22. The method of claim 21, wherein said establishing step includes moving a lower endless belt adjacent a feeder while guiding said lower belt with a guide plate coated with a poly-condensated silicone or a polymeric silazane finish.

23. The method of claim 22, wherein said compressing step includes compressing the column with convergent, opposing endless belts.

24. The method of claim 23, further comprising abating accumulation of shredded material by providing a guide piece coated with a poly-condensated silicone or a polymeric silazane finish at a transition space between sets of convergent, opposing endless belts.

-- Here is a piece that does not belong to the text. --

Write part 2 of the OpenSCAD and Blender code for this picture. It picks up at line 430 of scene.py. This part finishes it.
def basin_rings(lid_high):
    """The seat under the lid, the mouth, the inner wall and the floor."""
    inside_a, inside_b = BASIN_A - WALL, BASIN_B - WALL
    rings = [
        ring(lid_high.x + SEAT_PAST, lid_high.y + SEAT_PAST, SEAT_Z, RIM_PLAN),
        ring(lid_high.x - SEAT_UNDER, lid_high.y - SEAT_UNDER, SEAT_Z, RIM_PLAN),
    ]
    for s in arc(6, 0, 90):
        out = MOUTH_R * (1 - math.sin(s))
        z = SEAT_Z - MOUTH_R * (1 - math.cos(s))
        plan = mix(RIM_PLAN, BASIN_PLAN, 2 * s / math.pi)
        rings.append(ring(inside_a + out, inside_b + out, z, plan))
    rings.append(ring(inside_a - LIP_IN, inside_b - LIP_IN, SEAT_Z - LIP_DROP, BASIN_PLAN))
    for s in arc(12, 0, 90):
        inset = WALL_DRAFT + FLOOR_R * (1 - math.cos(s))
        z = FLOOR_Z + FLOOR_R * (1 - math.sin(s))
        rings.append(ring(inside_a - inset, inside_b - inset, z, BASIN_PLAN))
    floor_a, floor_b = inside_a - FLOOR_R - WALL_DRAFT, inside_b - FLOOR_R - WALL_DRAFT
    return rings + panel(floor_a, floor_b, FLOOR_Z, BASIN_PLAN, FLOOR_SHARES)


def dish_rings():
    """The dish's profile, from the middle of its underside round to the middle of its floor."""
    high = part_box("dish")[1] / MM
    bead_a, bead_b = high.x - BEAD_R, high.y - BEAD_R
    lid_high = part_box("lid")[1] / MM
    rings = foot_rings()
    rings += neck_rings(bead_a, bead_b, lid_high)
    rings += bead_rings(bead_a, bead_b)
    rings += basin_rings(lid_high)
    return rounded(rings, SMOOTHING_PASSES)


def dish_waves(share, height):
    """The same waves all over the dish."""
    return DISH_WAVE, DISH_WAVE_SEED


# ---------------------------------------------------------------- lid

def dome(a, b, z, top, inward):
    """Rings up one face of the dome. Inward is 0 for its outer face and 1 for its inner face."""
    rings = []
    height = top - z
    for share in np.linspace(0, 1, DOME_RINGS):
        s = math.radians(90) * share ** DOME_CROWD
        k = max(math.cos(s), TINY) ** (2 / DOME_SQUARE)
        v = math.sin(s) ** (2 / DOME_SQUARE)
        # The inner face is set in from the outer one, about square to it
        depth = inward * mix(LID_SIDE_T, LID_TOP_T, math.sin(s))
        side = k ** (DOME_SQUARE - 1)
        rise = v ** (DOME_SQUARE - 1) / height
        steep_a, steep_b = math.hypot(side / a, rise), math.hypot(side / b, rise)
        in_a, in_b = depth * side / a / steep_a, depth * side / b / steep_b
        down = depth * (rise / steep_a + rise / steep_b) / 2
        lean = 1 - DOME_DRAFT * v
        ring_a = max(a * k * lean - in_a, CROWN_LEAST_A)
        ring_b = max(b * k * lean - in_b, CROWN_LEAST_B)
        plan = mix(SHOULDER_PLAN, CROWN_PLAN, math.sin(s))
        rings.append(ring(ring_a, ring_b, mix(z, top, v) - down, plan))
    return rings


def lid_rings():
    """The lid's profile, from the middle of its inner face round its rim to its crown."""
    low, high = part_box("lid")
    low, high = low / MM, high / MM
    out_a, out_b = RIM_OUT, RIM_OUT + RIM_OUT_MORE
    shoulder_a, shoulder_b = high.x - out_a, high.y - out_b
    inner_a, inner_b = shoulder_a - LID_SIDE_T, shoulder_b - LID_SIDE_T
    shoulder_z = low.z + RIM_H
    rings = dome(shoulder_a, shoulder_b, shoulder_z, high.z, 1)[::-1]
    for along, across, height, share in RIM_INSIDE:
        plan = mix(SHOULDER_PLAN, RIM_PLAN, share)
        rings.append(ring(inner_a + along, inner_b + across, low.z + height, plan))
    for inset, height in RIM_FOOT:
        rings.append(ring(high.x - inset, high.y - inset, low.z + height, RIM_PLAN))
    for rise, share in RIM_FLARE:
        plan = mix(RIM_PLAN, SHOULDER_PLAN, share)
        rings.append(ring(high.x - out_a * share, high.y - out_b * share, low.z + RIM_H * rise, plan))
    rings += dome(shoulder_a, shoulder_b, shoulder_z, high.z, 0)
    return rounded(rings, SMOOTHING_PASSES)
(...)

25. An apparatus capable of forming a rod from a shredded material and a wrapper, said shredded material including a tacky constituent, said apparatus comprising:

a feeder that establishes a moving column of the shredded material;

opposing converging guides that compress said column as said column moves along said opposing converging guides, said opposing converging guides coated with a poly-condensated silicone or a polymeric silazane finish;

a folding surface that forms the rod as said compressed column and the wrapper are drawn through said folding surface, said folding surface coated with a poly-condensated silicone or a polymeric silazane finish.

26. The apparatus of claim 25, wherein said feeder includes moving a lower endless belt and a guide plate that guides said lower endless belt, said guide plate coated with a poly-condensated silicone or a polymeric silazane finish.

27. The apparatus of claim 26, wherein said opposing converging guides cooperate with convergent, opposing endless belts to compress the column.

28. The apparatus of claim 27, further comprising a transition guide at a transition space between sets of convergent, opposing endless belts, said transition guide abating accumulation of shredded material and coated with a poly-condensated silicone or a polymeric silazane finish.